NVIDIA V100 (Volta) versus NVIDIA A100 (Ampere)
Systems
- DGX-1
- 8x NVIDIA V100 (16 GB, max. 4 GPUs used)
- DGX-A100
- 8x NVIDIA A100 (40 GB, max. 4 GPUs used)
- nanoFluidX Software Stack
- nanoFluidX 2020.0 with single precision floating point arithmetics
Results
- Minimal Cube
- Simple cube of static fluid particles in rest
- Dambreak
- Collapsing water column under gravity in domain (indicated by lines)
- Altair E-Gearbox
- Showcase by Altair for E-Mobility application
- Aerospace Gearbox
- Another showcase for aerospace gearbox applications
Conclusions
Theoretical performance of core is approximately 25 percent faster on A100 (based on Minimal Cube, tendency to more for very large cases).
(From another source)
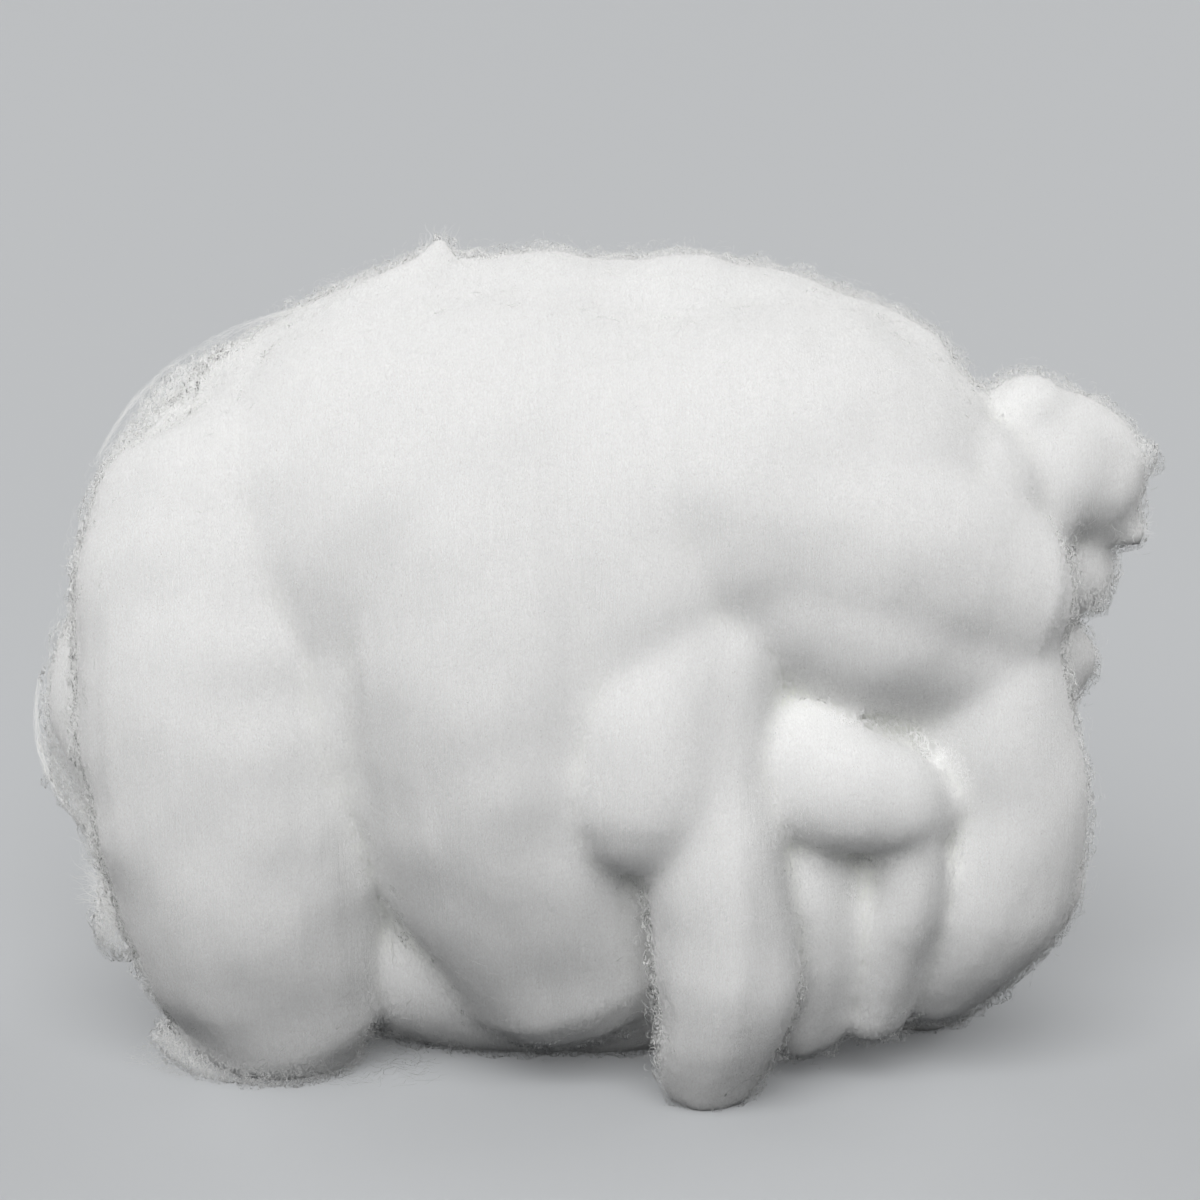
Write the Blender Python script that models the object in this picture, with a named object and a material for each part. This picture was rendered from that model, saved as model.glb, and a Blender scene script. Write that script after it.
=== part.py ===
"""A gathered length of cotton wool, at rest on a table.

The wool is one soft piece: a thick fleece folded over a filled middle and gathered into
rolls that lie against each other. Each roll is a round tube of changing girth along a
smooth middle line. The rolls and the middle are fused into one skin, softened, and
pressed flat where they meet the table.

+X runs along the length, to the right as seen from the front. +Y goes to the back and
+Z is up. The origin is on the flat foot, in the middle of the mass's length and depth.
"""

import math
from dataclasses import dataclass

import bmesh
import bpy
import numpy as np
from mathutils import Matrix, Vector

MM = 0.001

# The fused skin: how fine it is worked out, how far its creases are rounded, and about
# how many triangles it is left with.
SKIN_CELL = 4.5 * MM
SOFTENING_STRENGTH = 0.5
SOFTENING_REACH = 7.0 * MM
SKIN_TRIANGLES = 11300

# How deep the table presses the lowest rolls flat.
PRESSED_DEPTH = 3.0 * MM

# Along a roll: the spacing of its rings, the sides of each ring, and the rings that
# round off each end, as angles from the end's shoulder.
RING_SPACING = 6.0 * MM
RING_SIDES = 20
END_ANGLES = (30.0, 55.0, 75.0)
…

Industrial cases seem to benefit slightly more (up to 30 percent). No noticeable difference regarding scalability.
Additional Notes
- Performance data in the graphs is always relative to one V100 on the DGX-1.
- All cases were run with the WEIGHTED particle interaction scheme.
- All solver output has been deactivated to focus on solver performance, but generally this does not change the results significantly.
- Slight performance uncertainty because of CUDA version as newer versions might apply more tailored optimizations. Compilation for V100 and A100 compute capabilities is not possible in CUDA 8.0. This improvement may be on the order of a few percent, generally not significant.
- Scalability between one and two GPU's is usually slightly impaired because some parts related to multi-GPU may be skipped entirely in single GPU runs.